Goodwill - Goodwill represents the value of the intangible assets acquired in a business acquisition. It arises when one company purchases another at a premium to its net book value.
Holdback - A holdback is a portion of the purchase price that is not paid at the closing date. It is used as a reserve to cover certain contingencies and remains unpaid until a specified date or until certain conditions have been met.
Letter of Intent (LOI) - A letter of intent is the offer that a buyer submits to a potential seller of a business and, when signed by both parties, forms the initial agreement stipulating the purchase price, and key terms and conditions governing the proposed transaction.
Management Buyout (MBO) - A management buyout is a transaction where a company’s management team secures financing and purchases the assets and operations of the business they manage.
Mergers and Acquisition Advisor - A mergers and acquisition (M&A) advisor, also referred to as an Investment Banker, provides advice on corporate mergers, acquisitions and divestitures as well as debt and equity financing.
Mezzanine Debt - Mezzanine debt is a middle layer of capital that falls between secured senior debt and equity. It is more expensive than senior debt but less costly than equity, and is often used as a flexible part of the financing package in an acquisition.
Multiple - A multiple or "multiplier" is applied to a specific financial metric of a company to calculate the business' valuation or assess its reasonability. The most common financial metrics that multiples are applied to include EBITDA, EBIT, Net Earnings and Revenue.
Personal Goodwill - Personal goodwill relates to the ability, skills, experience, contacts and reputation of individuals within a business, most often the owner. The value of a business in a sale is diminished to the extent that this goodwill cannot be transferred to new owners.
Private Equity - Private equity is comprised of funds and investors that directly invest in or acquire established private companies.
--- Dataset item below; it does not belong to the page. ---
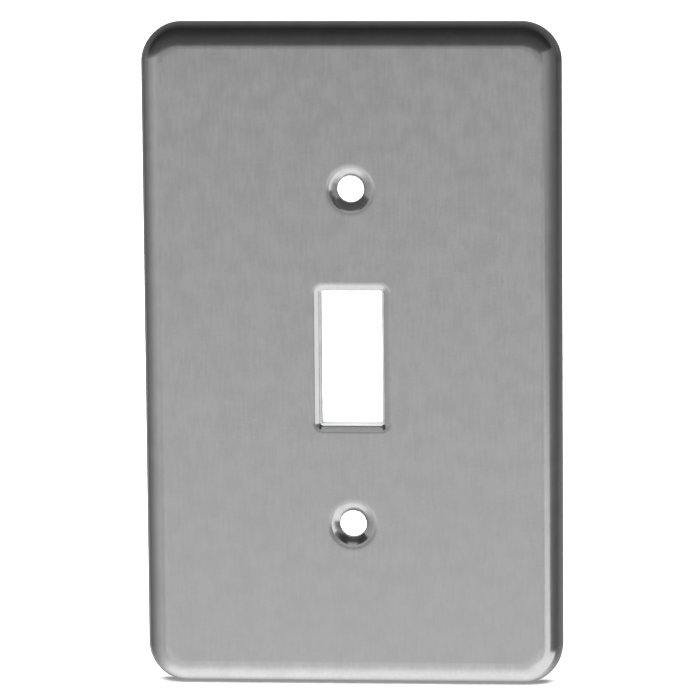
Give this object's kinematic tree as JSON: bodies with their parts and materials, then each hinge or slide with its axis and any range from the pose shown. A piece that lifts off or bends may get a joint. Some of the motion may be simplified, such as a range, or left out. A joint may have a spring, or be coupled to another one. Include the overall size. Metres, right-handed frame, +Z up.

This type of financing is often used in support of management buyouts.
Purchase and Sale Agreement (PSA) - The purchase and sale agreement is the definitive agreement that finalizes all terms and conditions in the purchase/sale of a company as originally outlined in the letter of intent.
Quality of Earnings - The quality of earnings, used in the context of a business acquisition, usually refers to how closely a company's financial statements reflect the true and sustainable profitability of the business. Due diligence often comprises a quality of earnings report.
Recapitalization - A recapitalization is the restructuring of a company's capital structure (debt and equity), and is often used by shareholders seeking liquidity to fund dividends, repayment of shareholder loans, or a partial sale of the business.
Redundant Assets - Redundant assets are those assets that are not specifically required by a company to generate earnings. As they are “redundant” to the operation of a business, these assets are typically retained by the seller when a business is sold. Cash, marketable securities, and land are often examples of redundant assets.
Representations (Reps) and Warranties - Reps and warranties is a term used to describe the assertions that a buyer and seller make in a purchase and sale agreement. Representations are provided to disclose material information, and the warranties are a promise to indemnify the other party if the representations are false.
Roll-Up - A roll-up (also known as a consolidation) is a term used to describe a strategy where smaller companies with similar products and services are acquired and merged to achieve industry consolidation.
Strategic vs. Financial Buyer - A strategic buyer is an acquirer that is in the same industry/business as the target company, and typically looks to buy businesses that can be integrated with its main operations. A financial buyer typically looks to invest in a company to improve its operational performance and then sell the investment at a profit within a three to seven year timeframe.
Teaser - A teaser is a short summary document that highlights the sales process and the attributes of a company for sale or an investment opportunity. It is sent to prospective buyers in order to determine their initial level of interest in the opportunity.
Vendor Take Back (VTB) - A vendor take back is a form of purchaser financing that involves the seller agreeing to lend a portion of the sale price back to the buyer, and is usually subordinated to all senior debt.
Working Capital (WC) - Working capital, also known as net working capital, is a measure of current assets minus current liabilities on a company's balance sheet. A buyer will generally require that a minimum net working capital level is included in an acquisition.
Working Capital Adjustment - A working capital adjustment will occur when the net working capital level delivered at closing is above or below the amount previously agreed to by the parties (the working capital peg). The purchase price is adjusted up or down on a dollar for dollar basis to reflect the level of working capital delivered relative to the peg.